## REQUIRED TASK
Give all of the lines again, with nothing added or dropped.

## SUPPLIED INFORMATION
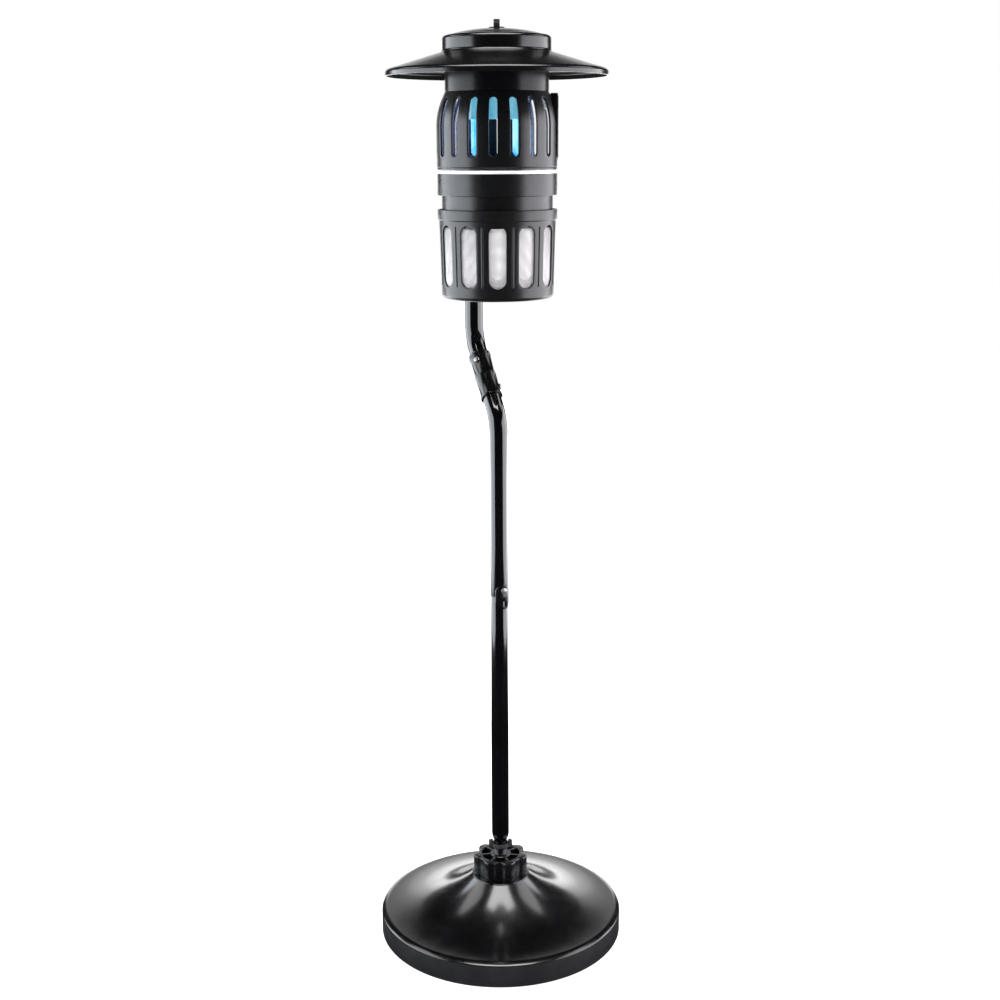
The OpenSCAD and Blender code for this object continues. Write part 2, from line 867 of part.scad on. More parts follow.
module lamp_cage() {
    bead_z = cage_z0 + 2.6;
    color([0.035, 0.035, 0.04])
        difference() {
            rotate_extrude()
                polygon(concat(
                    [[housing_spigot_r + fit, cage_z0], [cage_r, cage_z0], [cage_r, bead_z - 0.6]],
                    [[cage_r - 0.5, bead_z], [cage_r, bead_z + 0.6]],
                    [for (z = cage_levels) [cage_outer(z), z]],
                    [[seat_r, cage_top_z], [seat_r, cage_top_z - 4]],
                    [for (i = [cage_steps - 2 : -1 : 0])
                        [cage_outer(cage_levels[i]) - cage_wall, cage_levels[i] - 0.8]],
                    [[cage_r - cage_wall, cage_z0 + 3.5], [housing_spigot_r + fit, cage_z0 + 3.5]]
                ));
            for (i = [0 : cage_slots - 1])
                at_front(cage_phase + i * 360 / cage_slots)
                    round_slot(cage_slot_w, cage_slot_z0, cage_slot_z1, 52, 80);
            at_front(channel_phi)
                translate([-channel_w / 2 - 0.1, -90, channel_z0 - 0.1])
                    cube([channel_w + 0.2, 90 - channel_in_r + 0.1, channel_z1 - channel_z0 + 0.2]);
            at_front(channel_phi) {
                translate([-channel_w / 2 - 0.1, -channel_in_r - 0.2, contact_z0 - 0.1])
                    cube([channel_w + 0.2, 10, contact_h + 0.3]);
                translate([-6.5, -channel_in_r + 2.4, contact_z0 + contact_h]) cube([13, 6, 8]);
            }
            for (i = [0 : lug_n - 1])
                at_front(cage_lug_phi + i * 360 / lug_n)
                    rotate([0, 0, -99])
                        translate([0, 0, cage_top_z - 6])
                            rotate_extrude(angle = 18) translate([50, 0]) square([8.7, 8]);
            for (phi = cage_screw_phis)
                at_front(phi) radial_pin(1.5, cage_screw_z, 60, 80);
        }
}

module cage_screws() {
    color([0.5, 0.5, 0.52])
        for (phi = cage_screw_phis)
            at_front(phi)
                translate([0, -cage_r - 0.05, cage_screw_z]) rotate([90, 0, 0]) screw(1.3, 6, 1.8, 1.2);
}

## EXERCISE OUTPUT
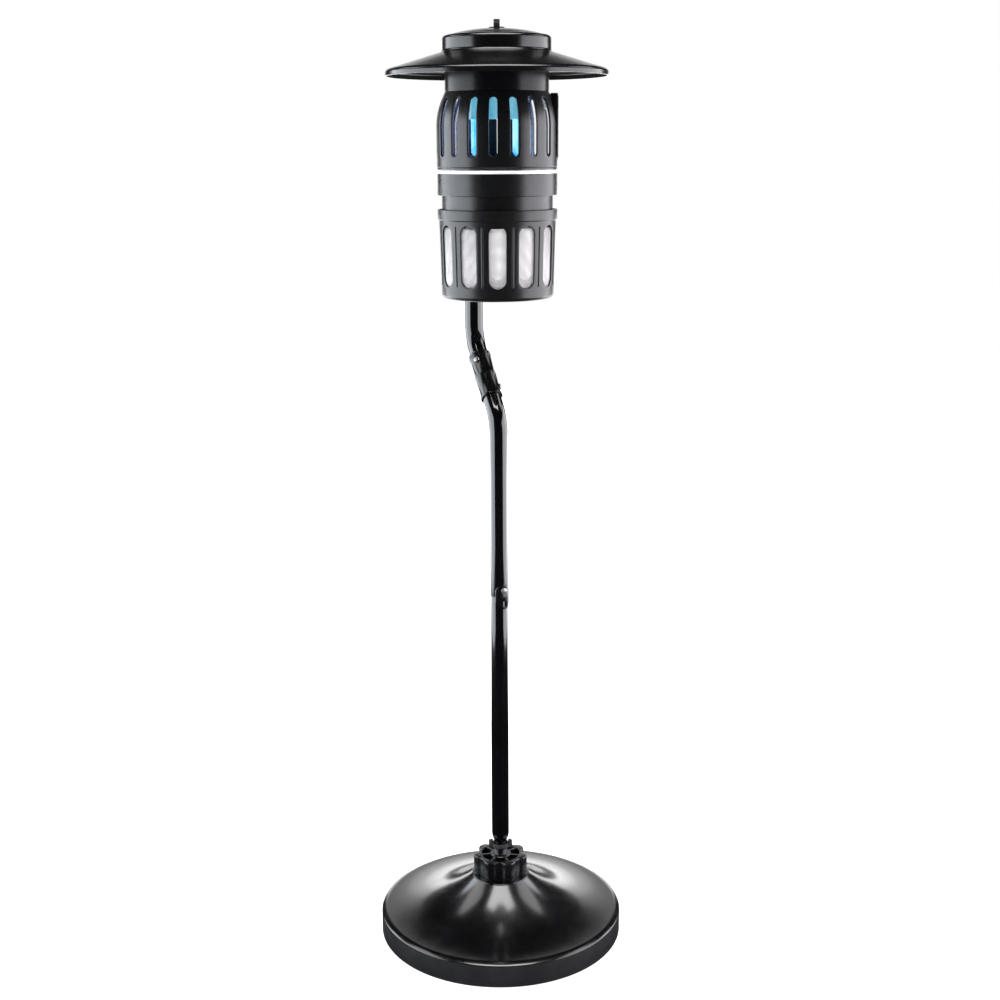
The OpenSCAD and Blender code for this object continues. Write part 2, from line 867 of part.scad on. More parts follow.
module lamp_cage() {
    bead_z = cage_z0 + 2.6;
    color([0.035, 0.035, 0.04])
        difference() {
            rotate_extrude()
                polygon(concat(
                    [[housing_spigot_r + fit, cage_z0], [cage_r, cage_z0], [cage_r, bead_z - 0.6]],
                    [[cage_r - 0.5, bead_z], [cage_r, bead_z + 0.6]],
                    [for (z = cage_levels) [cage_outer(z), z]],
                    [[seat_r, cage_top_z], [seat_r, cage_top_z - 4]],
                    [for (i = [cage_steps - 2 : -1 : 0])
                        [cage_outer(cage_levels[i]) - cage_wall, cage_levels[i] - 0.8]],
                    [[cage_r - cage_wall, cage_z0 + 3.5], [housing_spigot_r + fit, cage_z0 + 3.5]]
                ));
            for (i = [0 : cage_slots - 1])
                at_front(cage_phase + i * 360 / cage_slots)
                    round_slot(cage_slot_w, cage_slot_z0, cage_slot_z1, 52, 80);
            at_front(channel_phi)
                translate([-channel_w / 2 - 0.1, -90, channel_z0 - 0.1])
                    cube([channel_w + 0.2, 90 - channel_in_r + 0.1, channel_z1 - channel_z0 + 0.2]);
            at_front(channel_phi) {
                translate([-channel_w / 2 - 0.1, -channel_in_r - 0.2, contact_z0 - 0.1])
                    cube([channel_w + 0.2, 10, contact_h + 0.3]);
                translate([-6.5, -channel_in_r + 2.4, contact_z0 + contact_h]) cube([13, 6, 8]);
            }
            for (i = [0 : lug_n - 1])
                at_front(cage_lug_phi + i * 360 / lug_n)
                    rotate([0, 0, -99])
                        translate([0, 0, cage_top_z - 6])
                            rotate_extrude(angle = 18) translate([50, 0]) square([8.7, 8]);
            for (phi = cage_screw_phis)
                at_front(phi) radial_pin(1.5, cage_screw_z, 60, 80);
        }
}

module cage_screws() {
    color([0.5, 0.5, 0.52])
        for (phi = cage_screw_phis)
            at_front(phi)
                translate([0, -cage_r - 0.05, cage_screw_z]) rotate([90, 0, 0]) screw(1.3, 6, 1.8, 1.2);
}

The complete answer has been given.